While analysts say no single signal can confirm a market bottom with certainty, a combination of onchain and derivatives data suggests the worst phase of Bitcoin’s decline could already be over. Bitcoin is currently trading back above $77,000 after recovering from heavy losses earlier this year.
Realized Cap Stabilization Signals Possible Recovery
Bitcoin’s realized cap, which measures the total value of Bitcoin based on the price coins last moved onchain rather than the current market price.

The metric climbed to nearly $1.12 trillion before falling to around $1.08 trillion as Bitcoin dropped more than 50% from its October all-time high. Analysts say this represented one of the largest periods of wealth destruction in Bitcoin history.
However, realized cap has now started stabilizing near $1.08 trillion, forming a pattern similar to previous cycle bottoms seen during the 2022 bear market.
RHODL Ratio Shows Long-Term Holders Staying Strong
Another closely watched signal is the RHODL Ratio, which compares holdings of long-term investors with newer market participants.

The ratio has climbed above 5, marking the third-highest reading ever recorded.

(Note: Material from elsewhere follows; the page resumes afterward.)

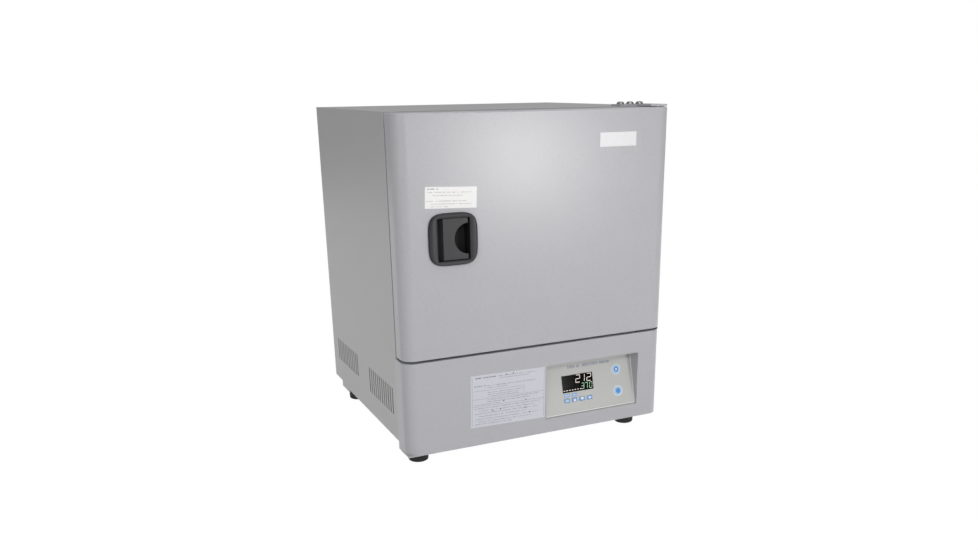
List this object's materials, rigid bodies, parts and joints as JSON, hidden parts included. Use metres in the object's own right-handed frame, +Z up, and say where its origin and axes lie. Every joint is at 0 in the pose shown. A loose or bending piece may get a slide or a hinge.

The only higher readings came during Bitcoin bottoms in 2015 and 2022.
Since February, long term holders have added more than 400,000 BTC, suggesting experienced investors are accumulating rather than selling.
Negative Funding Rates Hint at Capitulation
Bitcoin perpetual futures funding rates also stayed deeply negative from February to May, one of the longest stretches on record.

Historically, prolonged negative funding signals heavy bearish sentiment and market exhaustion, conditions often seen near major Bitcoin bottoms. Similar patterns appeared during the 2023 banking crisis, the 2024 yen carry unwind and the tariff-driven selloff in 2025, all of which later became major recovery points for Bitcoin.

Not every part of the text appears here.